Until about 1982, the landfill on Bradford Island was used to dispose of project waste materials like oil and grease, paint and solvents, scrap metals, mercury-vapor lamps, cables and sandblast grit. Some electrical transmission components like switchgear, insulators and possibly light ballasts were also in the landfill. Household waste came from a small community of homes used by construction workers and later project personnel until 1976. The total landfill area is about a half acre in size (about one-third of a football field in area), and is estimated to hold about 8,800 cubic yards of material, including soil used to fill and cover the landfill. It is on the northeastern portion of Bradford Island, and is not in a public area.
The sandblast building was used for sandblasting and painting from about 1958 to 1995. The area impacted by sandblast grit includes the sandblast area and the transformer release area. A burn pit located southeast of the sandblast building and a septic system, not currently in use, northwest of the building are additional potential sources of contamination within the sandblast area. In addition, an area of previously unknown contamination was discovered in the course of soil sampling.

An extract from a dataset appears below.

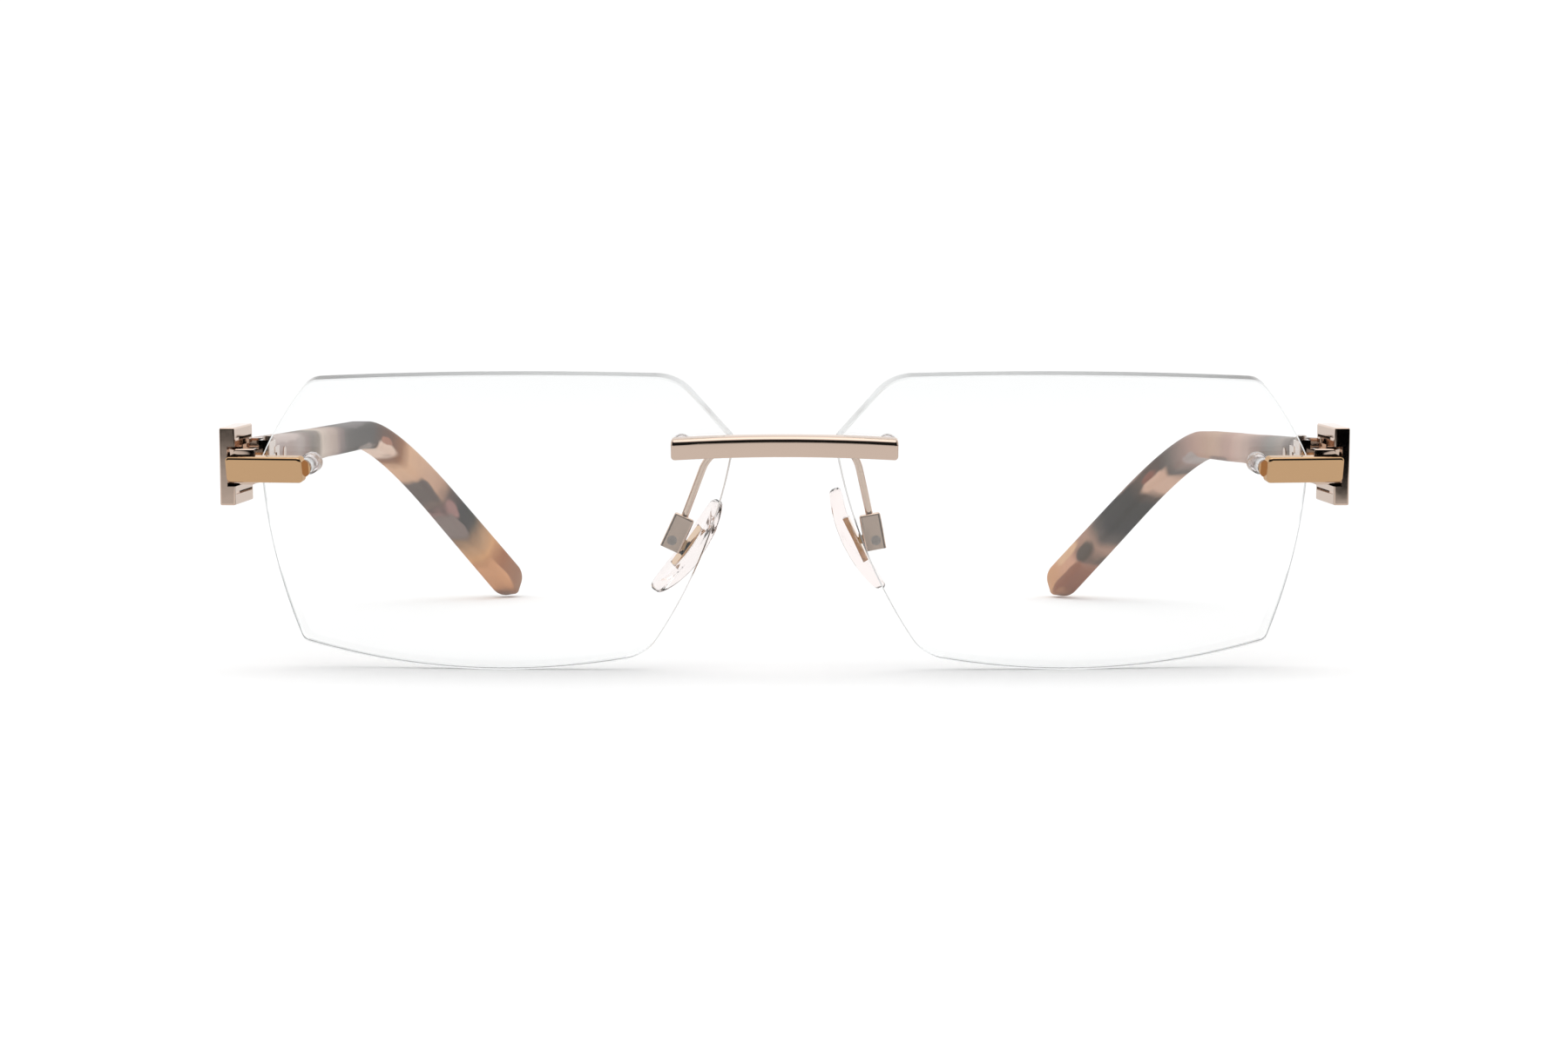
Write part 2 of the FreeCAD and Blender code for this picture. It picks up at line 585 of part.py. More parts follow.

Findings of a 2006 investigation conclude that the area contains an estimated 1500 cubic yards of contaminated material.
A small area, approximately 95 cubic yards, on the south side of the island was used for small arms target practice through the 1970s. Lead concentrations have been detected.
Hydrographic and underwater dive surveys in late 2000 led to the discovery of light ballasts on the Bulb Slope area off Bradford Island, impacting an area estimated at 100 cubic yards. Mercury is present, but the sediment has not been greatly impacted. The dive survey also revealed power transmission components containing significant levels of PCBs.